Le constat est semblable sur Twitter, où la totalité des contenus considérés comme « menaçant violent ou suicidaire : violence évidente » ont été supprimés par le site. Seuls 17,4 % des contenus qualifiés comme « incitation à la haine sexiste » ont été supprimés.
Les raisons de cette faible modération sont à chercher dans les catégories de signalement jugées « peu claires » par le Haut Conseil. L’organisme considère qu’elles ne reflètent pas la réalité du sexisme en ligne, ou même la manière dont ces infractions sont définies juridiquement. Par exemple, aucune des plateformes ne propose une catégorie « insultes ».
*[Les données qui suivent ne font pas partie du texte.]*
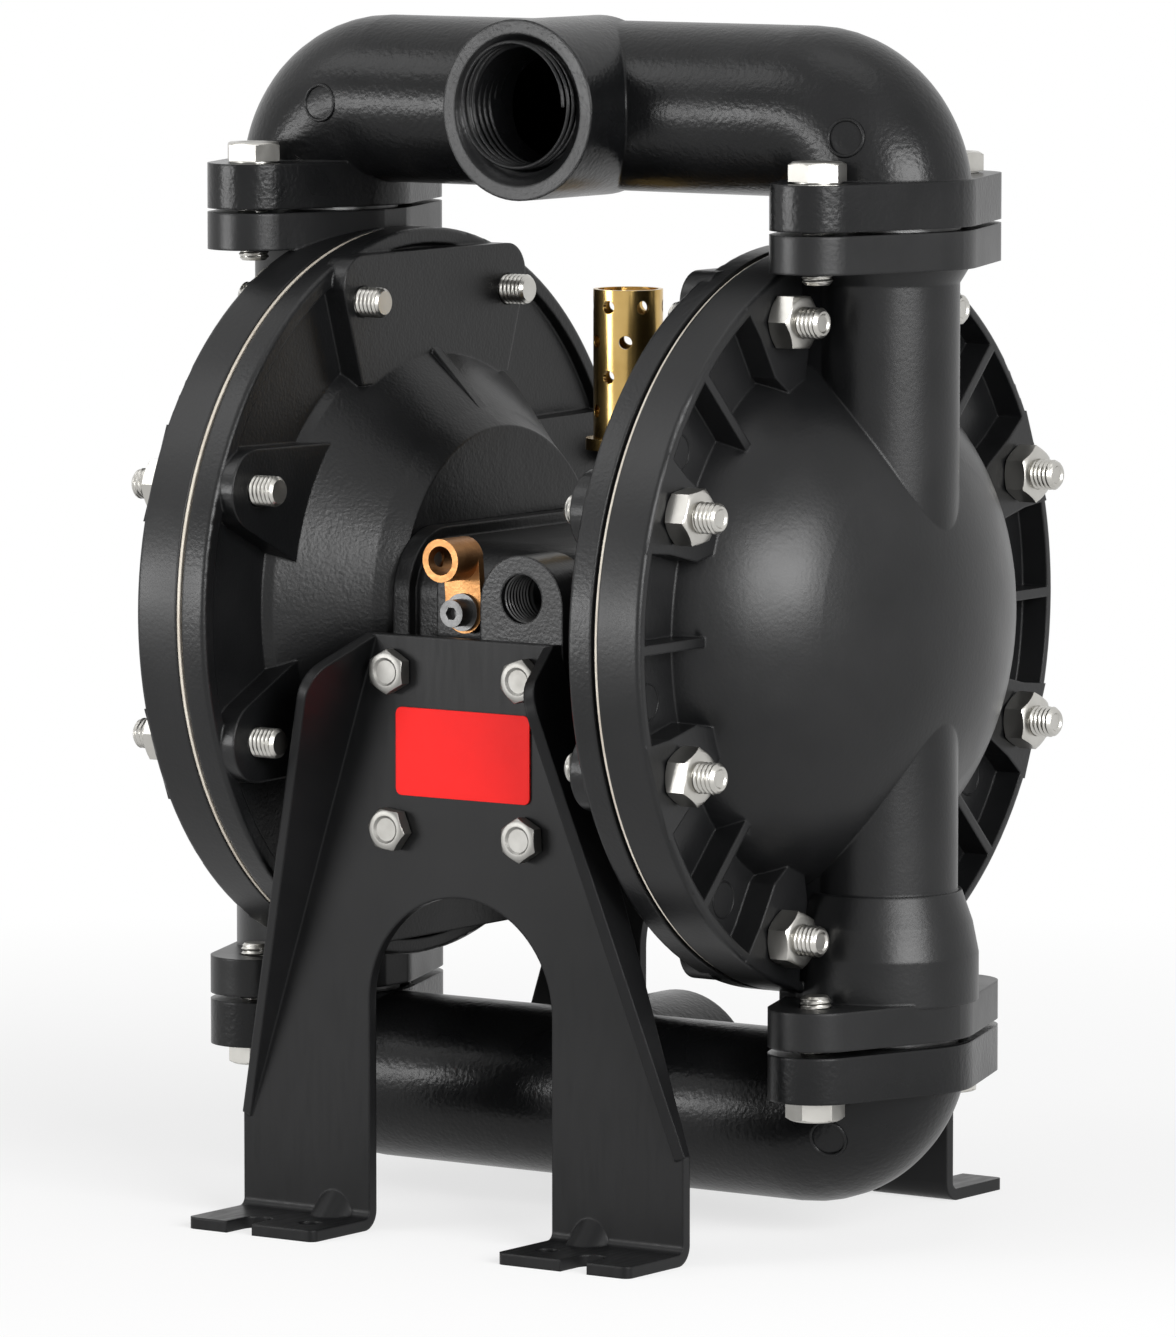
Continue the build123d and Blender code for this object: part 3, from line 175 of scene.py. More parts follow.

Les trois sites ne permettent pas non plus de signaler les « raids », c’est-à-dire les cas où une même victime est harcelée par un grand nombre d’auteurs différents, qui se sont généralement concertés auparavant.
Limiter les délais de réponse
Par ailleurs, le HCE souligne que la pédagogie est globalement absente lors des processus de signalement et de suppression. Facebook est la seule plateforme qui informe par notification de la suppression d’un contenu — elle est envoyée à la fois à son auteur, et à la personne qui a émis le signalement. Sur Twitter et YouTube, seul l’internaute auteur de la publication est informé de sa suppression.
Enfin, le rapport note que les délais de réponses des trois sites sont globalement trop longs. Facebook, Twitter et YouTube ne fixent aucune limite de temps pour traiter les signalements. En pratique, le testing du Haut Conseil montre que ce délai n’est que 48 heures pour Facebook, et peut aller jusqu’à une semaine chez Twitter et YouTube.
L’instance invite, dès lors, les plateformes à s’engager davantage pour renforcer la modération des contenus sexistes. Le HCE propose notamment la mise en place de partenariats avec des organisations féministes, régulièrement confrontées à ces problématiques.